Around the world, Indigenous peoples continue to be the victims of human rights violations that threaten their lives, survival, cultures and ways of life. Not only their lands are endangered by the policies and legislations that do not take their rights into account, but their language and tradition - the mere essence of their culture – are also in danger of extinction.
As the Estonian semiotician Yuri Lotman stressed, there are no small languages and small cultures in the world. Every culture has an enormous potential for development. When a culture perishes, when a language is not spoken any longer, it is not merely a local tragedy of a single people, but a disaster of global proportions. If we do not make every effort to prevent this, we too will be responsible.
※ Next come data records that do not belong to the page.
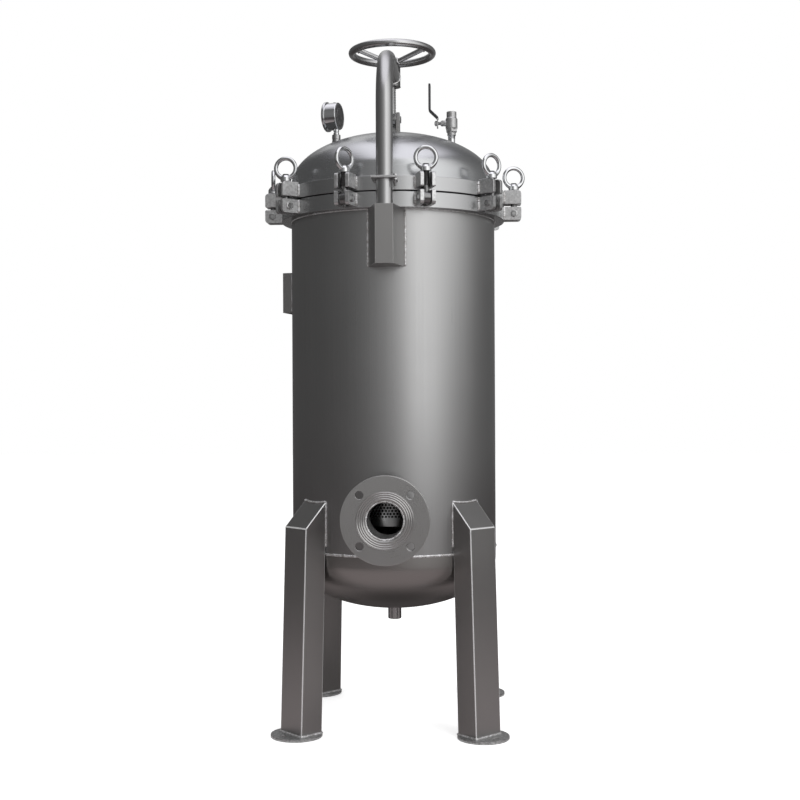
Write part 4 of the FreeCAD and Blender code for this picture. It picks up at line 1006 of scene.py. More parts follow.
def bead(skin: Skin, path: Points, hint: Sequence[float], width: float, seed: int, height: float = 0.7,
         pitch: float = 3.2) -> None:
    """Lay a weld bead along a path.

    The bead is an oval carried along the path, in four steps a ripple. Its size is one, less a small share of
    the distance to the nearest ripple's crest, plus two slow sines whose phases come from the seed. It tapers
    to half its size at the ends of an open path.

    Args:
        skin: the skin that takes the bead.
        path: points along its middle.
        hint: direction that stands out of the surface.
        width: half width of the bead.
        seed: number for this bead's phases.
        height: height over width.
        pitch: distance between ripples.
    """
    closed = np.allclose(path[0], path[-1])
    line = evenly(path, max(8, int(travelled(path)[-1] / pitch * 4)))
    share = np.linspace(0.0, 1.0, len(line))
    ripple = np.abs(((np.arange(len(line)) / 4.0) % 1.0) * 2.0 - 1.0)
    phase = np.random.default_rng(seed).uniform(0.0, FULL, 2)
    waves = np.round(np.array([5.0, 13.0]) * max(1.0, len(line) / 160.0))
    size = 1.0 - 0.16 * ripple + 0.07 * np.sin(FULL * waves[0] * share + phase[0])
    size = size + 0.05 * np.sin(FULL * waves[1] * share + phase[1])
    oval = circle(width, 8) * np.array([1.0, height])
    if closed:
        skin.grid(carried(line, oval, hint, size)[:-1])
    else:
        ends = np.clip(np.minimum(share, 1 - share) * len(line) / 4.0, 0.0, 1.0)
        skin.tube(carried(line, oval, hint, size * (0.5 + 0.5 * ends)))


class Seams:
    """Weld beads gathered for each body and laid as one piece for a body."""

    slots = {"vessel": "shell_steel", "lid": "shell_steel", "handwheel": "wheel_steel"}

    def __init__(self) -> None:
        """Start with no beads."""
        self.skins: dict[str, Skin] = {}
        self.laid = 0

    def lay(self, body: str, path: Points, hint: Sequence[float], width: float, height: float = 0.7,
            pitch: float = 3.2, azimuths: Sequence[float] = (0.0,)) -> None:
        """Lay one bead, or the same one at several azimuths.

        Args:
            body: the body that it rides on.
            path: points along its middle.
            hint: direction that stands out of the surface, never parallel to the path.
            width: half width of the bead.
            height: height over width.
            pitch: distance between ripples.
            azimuths: where copies go.
        """
        skin, out = self.skins.setdefault(body, Skin()), np.array(hint, float)
        for azimuth in azimuths:
            self.laid += 1
            bead(skin, spun(path, azimuth), spun(out, azimuth), width, self.laid, height, pitch)

    def build(self) -> None:
        """Dress the beads of each body."""
        for body, skin in self.skins.items():
            dress(skin.mesh(body + "_welds", 60.0), body + "_welds", body, WELD)


SEAMS = Seams()


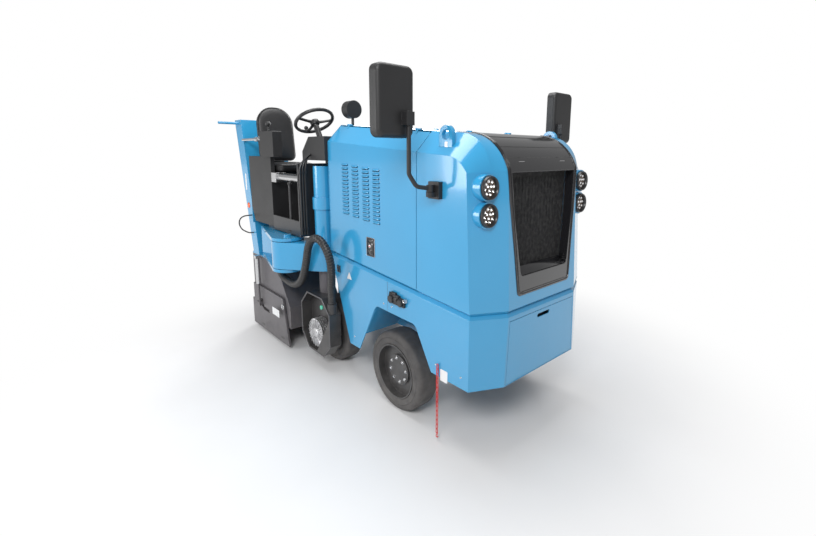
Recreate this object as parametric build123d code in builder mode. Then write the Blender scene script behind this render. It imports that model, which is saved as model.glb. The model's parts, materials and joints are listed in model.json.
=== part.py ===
from build123d import *
import os
from math import cos, radians, sin, sqrt, tan

# Cold planer of the half-metre class, on four solid-tyred wheels. Millimetres. +X points to the grille,
# +Y to the machine's left, +Z up. The floor is z = 0, and the origin lies under the middle of the machine.
# The milling drum is at the rear right, and the rear right wheel is swung in ahead of it.

os.makedirs("parts", exist_ok=True)

# ---- Driving dimensions -------------------------------------------------------------------------------
# Body
FRONT_X = 1820.0            # front plane of the nose
REAR_X = -1823.0            # rearmost edge of the rear mast
HALF_WIDTH = 650.0          # side planes of hood and lower body
FALL = 0.0716               # fall of belt, shoulder and hood top for each millimetre forward
BODY_REAR_X = 2.0           # rear end of the hood
BELT_REAR_Z = 1111.0        # belt between hood and lower body, at the hood's rear end
SHOULDER_REAR_Z = 2096.0    # where the side turns into the top chamfer, at the hood's rear end
TOP_REAR_Z = 2241.0         # hood top at its rear end
TOP_HALF = 508.0            # half width of the flat hood top
CORNER_X = 1706.0           # where the side turns into the front corner, at the belt
NOSE_HALF_BELT = 400.0      # half width of the nose at the belt
NOSE_HALF_LOW = 425.0       # half width of the nose at the lower body's bottom
BODY_BOTTOM_Z = 482.0
SHEET = 6.0                 # body sheet
BEVEL = 20.0                # bevel along the top of the lower body
FLANGE = 20.0               # flat flange inside the bevel
FOOT = 22.0                 # inward facet along the foot of the hood
SKIRT_TIP_X = 290.0         # rear lower tip of the skirt behind the arch
SKIRT_BOTTOM_Z = 335.0
ARCH_POINTS = ((442.0, 335.0), (693.0, 792.0), (1177.0, 782.0), (1352.0, 482.0))    # x, z
ARCH_ROUND = 60.0
SEAM = 5.0                  # gap round a door or flap
DOOR_FRONT_X = 1195.0       # front edge of the engine doors
HINGE_RISE = 4.0            # door hinge axis above the hood top
HINGE_RADIUS = 8.0
HINGE_PIN_RADIUS = 3.0
HINGE_LENGTH = 60.0
HINGE_STRAP = 28.0          # how far a door's hinge strap runs down its skin
LOUVRE_COLUMNS = (280.0, 430.0, 580.0, 720.0)    # x of each column of slots in the engine doors
LOUVRE_ROWS = 14
LOUVRE_PITCH = 31.0
LOUVRE_SIZE = (85.0, 12.0)
LOUVRE_DROP = 176.0         # first slot below the shoulder
FLAP_TOP_Z = 930.0
FLAP_RIM = 16.0             # what stays of the front face beside the flap

# Wheels
TYRE_RADIUS = 317.0
TYRE_WIDTH = 190.0
RIM_RADIUS = 215.0
RIM_WALL = 10.0
RIM_DISC_INSET = 60.0       # outer face of the disc behind the tyre's outer face
RIM_DISC = 20.0
HUB_PLATE_RADIUS = 120.0
HUB_PLATE = 18.0
FRONT_WHEEL_X = 924.0
FRONT_WHEEL_Y = 555.0
KINGPIN_Y = 415.0
REAR_RIGHT_X = -160.0
REAR_RIGHT_Y = -500.0
REAR_LEFT_X = -830.0
REAR_LEFT_Y = 550.0
MOTOR_RADIUS = 100.0
RUN = 0.5                   # running clearance of shafts and sleeves
SEAT = 0.3                  # clearance between curved pieces that lie on each other

# Chassis
RAIL_Y = 235.0              # middle of each rail
RAIL_WIDTH = 70.0
RAIL_LOW_Z = 500.0
RAIL_TOP_Z = 640.0
RAIL_FRONT_X = 1700.0
RIGHT_RAIL_REAR_X = -560.0
LEFT_RAIL_REAR_X = -1500.0
CARRIER_LOW_Z = 862.0       # plate over the drum housing
CARRIER = 18.0
DECK_Z = 1250.0             # top of the operator's deck
DECK = 25.0

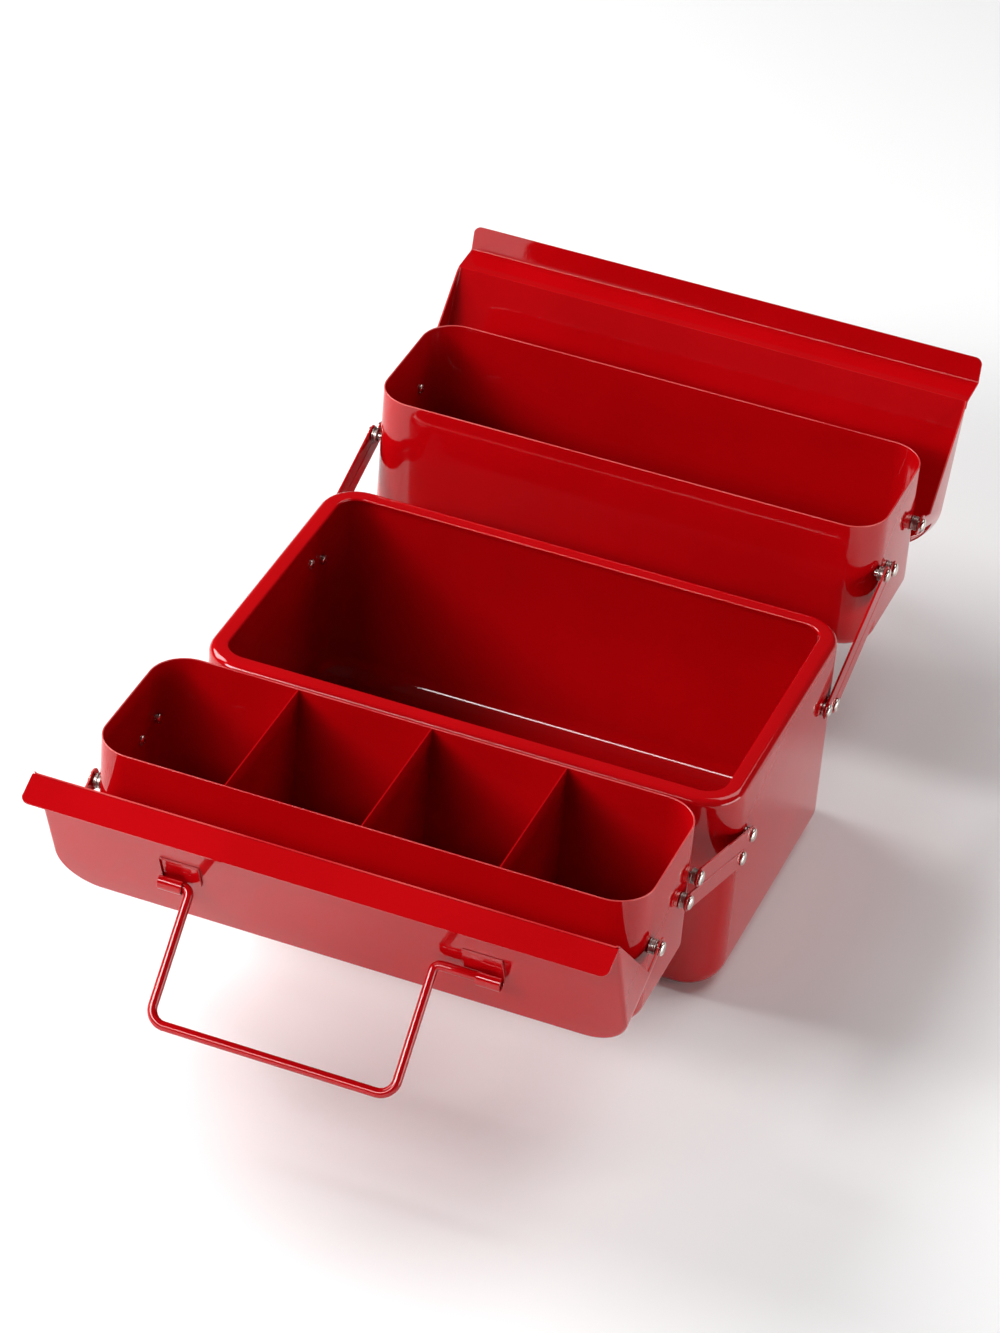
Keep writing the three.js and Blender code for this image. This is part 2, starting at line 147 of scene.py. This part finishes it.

Despite the important advances of the first Decade of the World’s Indigenous People in many countries they continue to be among the poorest and the most marginalized. Therefore it is of outmost importance that all stakeholders make optimal use of the Program of Action for the Second International Decade, which is a guideline for action for the Decade launched by Under-Secretary General Jose Antonio Ocampo at the UN Permanent Forum on indigenous issues’ 5th session in Mai 2006. To achieve the goal of the Second International Decade and the MDG-s by 2015, we must ensure that “policy commitments translate into programs and projects that directly benefit indigenous peoples with their direct participation”.
The Special Rapporteur on the situation of human rights and fundamental freedoms of indigenous peoples Mr. Rudolfo Stavenhagen identified in his report serious violations of the rights of indigenous women and girls; extreme economic exploitation; discrimination in the justice system; and exclusion from public social services, especially in the area of health and education. The particularly sensitive situation of indigenous girls is of paramount importance as they are often the most vulnerable victims of discrimination, exclusion and marginalization. Therefore all national development strategies for achieving the internationally agreed development goals, including the MDGs, should integrate the perspectives, knowledge and contributions of indigenous women. It is vital that indigenous women participate fully and effectively in all stages of the design, implementation and evaluation of development strategies and have active access to decision-making processes.
The adoption of the Declaration on the Rights of Indigenous Peoples by the 61st General Assembly is of a great importance for the indigenous peoples worldwide. Therefore, it is crucial that the Declaration will be adopted at the General Assembly this year. It would be unfortunate if the United Nations moved back from its own positive decision at the Human Rights Council. Its implementation through national policies and legislation could be a major step towards eliminating the widespread human rights violations suffered by many indigenous peoples. We place high priority on the promotion of indigenous issues in the UN system in order to let the indigenous peoples´ voice be heard and their active participation secured on the international level. We moreover wish to encourage the development of a strong and mutually beneficial relationship between the Indigenous peoples and the Human Rights Council.
Estonia considers the issue of indigenous peoples to be among its priorities. Since the Estonian language belongs to the Finno-Ugric language group we are obviously paying special attention to the fate of our kindred nations and doing outmost in supporting them.
Over the last decade the number of the Finno-Ugric indigenous population has declined substantially. However, the use of native languages is the most alarming. Especially among the young and educated people who are losing motivation to speak their mother tongue.
Several international organizations, eg Council of Europe, have drawn attention to the situation of Finno-Ugric peoples.
Estonia is supporting the Finno-Ugric indigenous peoples through cooperation in the field of education, science and culture. In August 2004, the Estonian government adopted an aid program entitled “Kindred Peoples Program II”. The goal of the programme is to support the languages and cultures of the Finno-Ugric indigenous peoples as well as to preserve their cultural heritage, their traditional skills and authentic folk culture.
The EU membership of the three Finno-Ugric states Finland, Hungary and Estonia opens up a new dimension for the aid schemes directed primarily at the Finno-Ugric peoples living on the territory of the Russian Federation. The Ministers of Culture and Education of the three countries discussed in November 2005 the possibilities to develop a strategy within the European Union to help Finno-Ugric indigenous peoples. In cooperation with Finland, Hungary and the Russian Federation, Estonia hopes to support the development of endangered Finno-Ugric indigenous peoples.
Estonia has supported indigenous populations through the UN Voluntary Funds already since 1996. I am pleased to inform you that we have decided to continue supporting financially the UN Voluntary Fund for Indigenous Populations, the UN Voluntary Fund for the International Decade of the World’s Indigenous Peoples and the Permanent Forum on Indigenous Issues.